» STORED DATA

#####

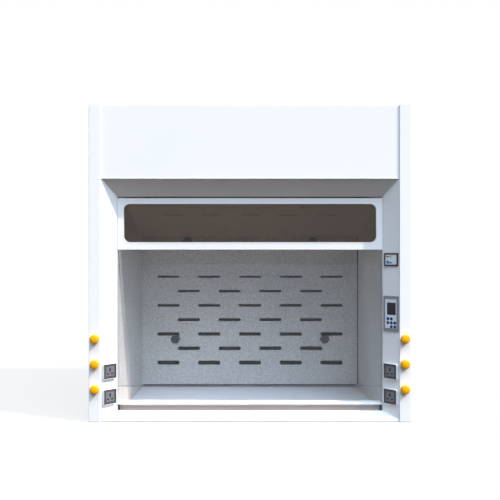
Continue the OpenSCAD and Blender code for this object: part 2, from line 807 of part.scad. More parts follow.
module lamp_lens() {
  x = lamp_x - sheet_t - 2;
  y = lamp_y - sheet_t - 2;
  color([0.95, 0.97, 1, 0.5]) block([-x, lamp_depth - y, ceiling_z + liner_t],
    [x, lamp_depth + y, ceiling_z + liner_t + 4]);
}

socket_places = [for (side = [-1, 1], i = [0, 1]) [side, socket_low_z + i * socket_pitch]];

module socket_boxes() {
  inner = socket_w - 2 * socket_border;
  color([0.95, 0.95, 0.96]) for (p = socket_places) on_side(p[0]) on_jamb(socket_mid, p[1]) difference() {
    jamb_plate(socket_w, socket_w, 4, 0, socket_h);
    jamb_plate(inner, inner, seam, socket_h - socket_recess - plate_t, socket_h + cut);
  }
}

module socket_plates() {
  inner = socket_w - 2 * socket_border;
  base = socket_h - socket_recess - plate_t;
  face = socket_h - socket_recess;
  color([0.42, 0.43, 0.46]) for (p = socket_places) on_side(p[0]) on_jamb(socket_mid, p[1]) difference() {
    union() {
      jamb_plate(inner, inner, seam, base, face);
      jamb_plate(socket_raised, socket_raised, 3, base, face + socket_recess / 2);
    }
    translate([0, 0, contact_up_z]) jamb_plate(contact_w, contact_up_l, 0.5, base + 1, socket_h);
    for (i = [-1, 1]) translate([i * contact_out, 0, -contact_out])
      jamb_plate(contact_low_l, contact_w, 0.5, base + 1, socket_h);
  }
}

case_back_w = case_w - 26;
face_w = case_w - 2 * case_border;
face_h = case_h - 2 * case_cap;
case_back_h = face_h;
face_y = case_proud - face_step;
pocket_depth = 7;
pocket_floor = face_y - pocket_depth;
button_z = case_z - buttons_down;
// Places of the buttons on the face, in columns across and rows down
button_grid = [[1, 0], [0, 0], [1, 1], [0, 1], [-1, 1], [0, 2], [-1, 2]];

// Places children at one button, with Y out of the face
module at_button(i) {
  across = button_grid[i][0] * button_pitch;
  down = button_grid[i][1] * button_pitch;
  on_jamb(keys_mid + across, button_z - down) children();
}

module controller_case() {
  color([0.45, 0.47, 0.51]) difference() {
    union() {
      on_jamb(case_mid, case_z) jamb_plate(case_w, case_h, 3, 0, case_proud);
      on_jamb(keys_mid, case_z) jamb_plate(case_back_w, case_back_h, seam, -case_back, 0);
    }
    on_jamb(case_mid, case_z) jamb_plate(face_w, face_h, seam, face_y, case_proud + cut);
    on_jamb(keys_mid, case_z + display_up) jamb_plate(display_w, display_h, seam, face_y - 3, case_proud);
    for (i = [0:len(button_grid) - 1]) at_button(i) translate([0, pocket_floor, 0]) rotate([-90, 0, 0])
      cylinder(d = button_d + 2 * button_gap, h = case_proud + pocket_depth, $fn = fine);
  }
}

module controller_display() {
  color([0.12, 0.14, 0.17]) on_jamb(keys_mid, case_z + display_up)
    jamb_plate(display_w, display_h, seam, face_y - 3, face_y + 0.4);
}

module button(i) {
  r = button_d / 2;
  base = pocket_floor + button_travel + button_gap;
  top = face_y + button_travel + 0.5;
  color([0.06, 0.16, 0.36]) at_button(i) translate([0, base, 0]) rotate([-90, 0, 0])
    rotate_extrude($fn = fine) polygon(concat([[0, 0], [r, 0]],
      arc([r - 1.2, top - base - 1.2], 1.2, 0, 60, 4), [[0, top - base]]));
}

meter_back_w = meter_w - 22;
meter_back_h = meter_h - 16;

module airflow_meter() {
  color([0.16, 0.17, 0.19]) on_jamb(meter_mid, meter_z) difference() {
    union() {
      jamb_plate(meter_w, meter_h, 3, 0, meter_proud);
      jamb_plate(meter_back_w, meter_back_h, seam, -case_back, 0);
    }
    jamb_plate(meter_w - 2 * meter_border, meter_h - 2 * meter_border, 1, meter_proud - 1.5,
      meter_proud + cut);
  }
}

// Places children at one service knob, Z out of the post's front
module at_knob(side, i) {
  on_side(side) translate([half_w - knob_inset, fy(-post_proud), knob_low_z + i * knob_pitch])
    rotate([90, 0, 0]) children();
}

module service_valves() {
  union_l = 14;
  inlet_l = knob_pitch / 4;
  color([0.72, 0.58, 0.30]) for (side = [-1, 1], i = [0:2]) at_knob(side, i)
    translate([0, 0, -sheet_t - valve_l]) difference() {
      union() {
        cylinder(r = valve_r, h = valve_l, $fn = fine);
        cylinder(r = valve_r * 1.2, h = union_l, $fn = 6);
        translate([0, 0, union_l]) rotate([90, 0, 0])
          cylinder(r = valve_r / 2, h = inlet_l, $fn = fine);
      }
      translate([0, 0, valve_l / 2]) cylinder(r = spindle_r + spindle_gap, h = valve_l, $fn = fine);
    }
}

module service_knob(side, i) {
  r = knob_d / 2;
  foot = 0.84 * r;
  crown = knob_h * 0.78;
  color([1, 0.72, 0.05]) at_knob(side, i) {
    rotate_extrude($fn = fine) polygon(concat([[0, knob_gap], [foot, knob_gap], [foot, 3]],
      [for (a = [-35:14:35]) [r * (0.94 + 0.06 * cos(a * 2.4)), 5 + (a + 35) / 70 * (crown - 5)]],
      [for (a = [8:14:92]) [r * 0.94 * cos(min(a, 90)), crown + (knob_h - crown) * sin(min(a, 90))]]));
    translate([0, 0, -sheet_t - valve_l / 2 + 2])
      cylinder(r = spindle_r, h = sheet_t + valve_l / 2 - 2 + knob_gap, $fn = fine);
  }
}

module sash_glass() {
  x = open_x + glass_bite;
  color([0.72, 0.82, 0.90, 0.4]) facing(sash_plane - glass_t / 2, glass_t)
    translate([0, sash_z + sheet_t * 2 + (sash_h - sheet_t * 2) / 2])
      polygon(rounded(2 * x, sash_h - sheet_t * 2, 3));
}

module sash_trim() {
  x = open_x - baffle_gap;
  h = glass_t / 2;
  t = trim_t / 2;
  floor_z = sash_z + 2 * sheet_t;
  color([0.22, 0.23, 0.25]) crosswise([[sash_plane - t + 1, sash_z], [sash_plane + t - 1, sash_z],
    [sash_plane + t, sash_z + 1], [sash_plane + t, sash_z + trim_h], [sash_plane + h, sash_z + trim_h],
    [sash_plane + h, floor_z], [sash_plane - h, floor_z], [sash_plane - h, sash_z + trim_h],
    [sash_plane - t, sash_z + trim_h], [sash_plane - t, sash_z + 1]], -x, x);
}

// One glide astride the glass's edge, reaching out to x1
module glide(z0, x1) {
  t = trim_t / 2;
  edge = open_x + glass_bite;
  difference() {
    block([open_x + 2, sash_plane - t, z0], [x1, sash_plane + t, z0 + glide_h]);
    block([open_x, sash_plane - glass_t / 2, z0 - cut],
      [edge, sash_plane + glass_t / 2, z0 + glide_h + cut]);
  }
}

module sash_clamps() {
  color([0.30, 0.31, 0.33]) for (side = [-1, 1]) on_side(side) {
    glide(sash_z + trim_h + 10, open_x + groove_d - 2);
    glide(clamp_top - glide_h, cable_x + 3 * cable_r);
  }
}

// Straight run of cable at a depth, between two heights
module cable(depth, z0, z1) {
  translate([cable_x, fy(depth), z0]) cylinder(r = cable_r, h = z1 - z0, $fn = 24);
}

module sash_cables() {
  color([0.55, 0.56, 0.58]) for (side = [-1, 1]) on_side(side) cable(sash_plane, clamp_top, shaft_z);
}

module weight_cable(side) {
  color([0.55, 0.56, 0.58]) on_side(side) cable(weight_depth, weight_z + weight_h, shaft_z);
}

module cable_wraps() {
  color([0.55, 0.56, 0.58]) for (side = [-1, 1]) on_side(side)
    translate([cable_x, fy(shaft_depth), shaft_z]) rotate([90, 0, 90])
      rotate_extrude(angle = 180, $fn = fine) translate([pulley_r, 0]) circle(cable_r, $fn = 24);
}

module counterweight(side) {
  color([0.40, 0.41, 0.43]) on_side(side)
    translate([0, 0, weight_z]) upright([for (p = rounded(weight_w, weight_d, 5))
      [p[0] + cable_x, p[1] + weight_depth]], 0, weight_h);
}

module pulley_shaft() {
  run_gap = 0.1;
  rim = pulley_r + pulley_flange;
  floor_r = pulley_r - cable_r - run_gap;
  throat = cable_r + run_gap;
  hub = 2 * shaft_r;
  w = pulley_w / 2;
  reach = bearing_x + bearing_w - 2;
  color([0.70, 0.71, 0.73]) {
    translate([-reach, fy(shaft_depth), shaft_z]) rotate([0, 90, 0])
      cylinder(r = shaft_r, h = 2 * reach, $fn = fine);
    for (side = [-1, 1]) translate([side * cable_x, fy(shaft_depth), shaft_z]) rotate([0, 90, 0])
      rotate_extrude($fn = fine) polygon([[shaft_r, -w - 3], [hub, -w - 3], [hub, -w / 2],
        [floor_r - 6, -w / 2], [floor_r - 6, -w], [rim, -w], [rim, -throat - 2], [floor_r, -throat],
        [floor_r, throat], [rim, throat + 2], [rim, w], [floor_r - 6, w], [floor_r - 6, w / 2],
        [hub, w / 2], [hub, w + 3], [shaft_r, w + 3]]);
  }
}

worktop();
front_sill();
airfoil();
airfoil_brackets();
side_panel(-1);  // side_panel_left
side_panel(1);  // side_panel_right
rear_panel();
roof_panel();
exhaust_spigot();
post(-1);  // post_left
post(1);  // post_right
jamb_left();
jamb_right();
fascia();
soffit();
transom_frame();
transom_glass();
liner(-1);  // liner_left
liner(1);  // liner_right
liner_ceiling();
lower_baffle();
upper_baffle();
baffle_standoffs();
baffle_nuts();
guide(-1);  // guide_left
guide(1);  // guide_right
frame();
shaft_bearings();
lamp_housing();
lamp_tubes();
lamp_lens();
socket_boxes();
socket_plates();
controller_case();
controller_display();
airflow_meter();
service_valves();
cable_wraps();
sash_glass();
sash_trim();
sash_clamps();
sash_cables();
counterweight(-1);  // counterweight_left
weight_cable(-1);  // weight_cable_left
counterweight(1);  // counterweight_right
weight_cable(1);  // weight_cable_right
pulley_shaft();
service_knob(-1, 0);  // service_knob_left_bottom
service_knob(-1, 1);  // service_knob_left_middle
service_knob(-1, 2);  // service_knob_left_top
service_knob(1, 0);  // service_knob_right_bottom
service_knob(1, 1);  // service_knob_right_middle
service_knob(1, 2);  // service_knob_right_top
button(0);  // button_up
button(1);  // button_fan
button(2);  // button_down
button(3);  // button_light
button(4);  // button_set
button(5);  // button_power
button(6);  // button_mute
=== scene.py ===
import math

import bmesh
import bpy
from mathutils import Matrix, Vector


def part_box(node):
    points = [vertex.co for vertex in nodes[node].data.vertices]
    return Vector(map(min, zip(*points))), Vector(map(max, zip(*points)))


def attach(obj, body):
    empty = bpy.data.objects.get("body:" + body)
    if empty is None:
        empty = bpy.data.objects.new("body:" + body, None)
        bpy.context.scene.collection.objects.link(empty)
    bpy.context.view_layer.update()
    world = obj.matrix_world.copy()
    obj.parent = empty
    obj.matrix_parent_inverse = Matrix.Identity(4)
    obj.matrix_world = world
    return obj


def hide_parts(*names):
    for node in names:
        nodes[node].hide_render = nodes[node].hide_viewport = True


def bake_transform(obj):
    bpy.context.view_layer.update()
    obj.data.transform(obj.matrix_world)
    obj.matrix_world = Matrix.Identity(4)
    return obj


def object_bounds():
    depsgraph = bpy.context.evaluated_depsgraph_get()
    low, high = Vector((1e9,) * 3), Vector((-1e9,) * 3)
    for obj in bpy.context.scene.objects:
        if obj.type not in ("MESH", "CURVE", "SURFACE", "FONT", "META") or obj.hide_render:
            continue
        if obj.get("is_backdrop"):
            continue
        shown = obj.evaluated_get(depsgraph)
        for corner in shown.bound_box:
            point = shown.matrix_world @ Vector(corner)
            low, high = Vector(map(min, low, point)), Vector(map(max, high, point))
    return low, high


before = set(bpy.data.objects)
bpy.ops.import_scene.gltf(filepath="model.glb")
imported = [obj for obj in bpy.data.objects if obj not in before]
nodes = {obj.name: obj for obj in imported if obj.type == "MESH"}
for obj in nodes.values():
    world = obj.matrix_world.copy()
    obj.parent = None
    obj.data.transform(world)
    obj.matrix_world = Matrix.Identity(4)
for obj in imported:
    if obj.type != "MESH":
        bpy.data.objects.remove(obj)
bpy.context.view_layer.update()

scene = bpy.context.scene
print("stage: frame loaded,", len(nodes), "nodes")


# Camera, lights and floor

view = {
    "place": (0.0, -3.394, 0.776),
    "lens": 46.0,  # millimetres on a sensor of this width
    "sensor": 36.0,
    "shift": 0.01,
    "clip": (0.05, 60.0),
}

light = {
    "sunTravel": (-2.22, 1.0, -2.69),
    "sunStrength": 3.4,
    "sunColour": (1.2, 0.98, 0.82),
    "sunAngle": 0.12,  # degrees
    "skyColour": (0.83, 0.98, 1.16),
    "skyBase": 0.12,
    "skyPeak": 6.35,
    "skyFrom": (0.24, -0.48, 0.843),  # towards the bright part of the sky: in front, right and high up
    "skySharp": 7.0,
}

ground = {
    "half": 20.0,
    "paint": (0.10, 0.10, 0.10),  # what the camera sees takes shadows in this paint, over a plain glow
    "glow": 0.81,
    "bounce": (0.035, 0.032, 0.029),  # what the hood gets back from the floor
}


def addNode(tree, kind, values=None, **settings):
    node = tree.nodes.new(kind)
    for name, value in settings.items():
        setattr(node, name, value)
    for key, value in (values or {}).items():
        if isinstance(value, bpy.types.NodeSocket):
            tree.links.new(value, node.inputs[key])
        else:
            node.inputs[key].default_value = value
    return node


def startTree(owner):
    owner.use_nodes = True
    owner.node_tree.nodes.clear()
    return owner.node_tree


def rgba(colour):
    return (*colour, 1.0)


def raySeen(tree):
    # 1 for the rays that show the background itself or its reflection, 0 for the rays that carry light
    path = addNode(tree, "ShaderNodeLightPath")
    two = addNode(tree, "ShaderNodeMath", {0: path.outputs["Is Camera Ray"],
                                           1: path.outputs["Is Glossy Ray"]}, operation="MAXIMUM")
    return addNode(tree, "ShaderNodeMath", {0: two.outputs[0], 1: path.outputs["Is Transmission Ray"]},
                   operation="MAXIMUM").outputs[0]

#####

» INSTRUCTION
Beginning at the top of the data, please return every line until and including the line containing "socket_places = [for", copied exactly, and nothing past it.

» SOLUTION BELOW
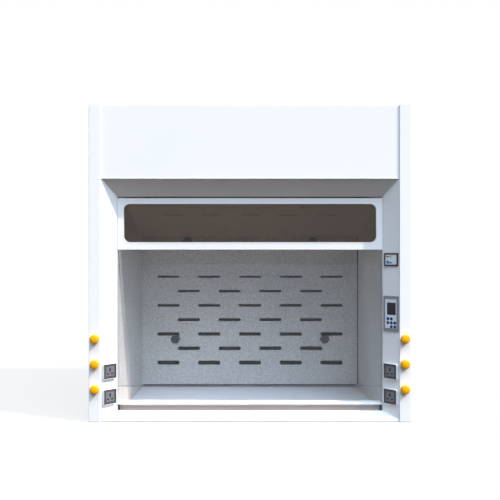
Continue the OpenSCAD and Blender code for this object: part 2, from line 807 of part.scad. More parts follow.
module lamp_lens() {
  x = lamp_x - sheet_t - 2;
  y = lamp_y - sheet_t - 2;
  color([0.95, 0.97, 1, 0.5]) block([-x, lamp_depth - y, ceiling_z + liner_t],
    [x, lamp_depth + y, ceiling_z + liner_t + 4]);
}

socket_places = [for (side = [-1, 1], i = [0, 1]) [side, socket_low_z + i * socket_pitch]];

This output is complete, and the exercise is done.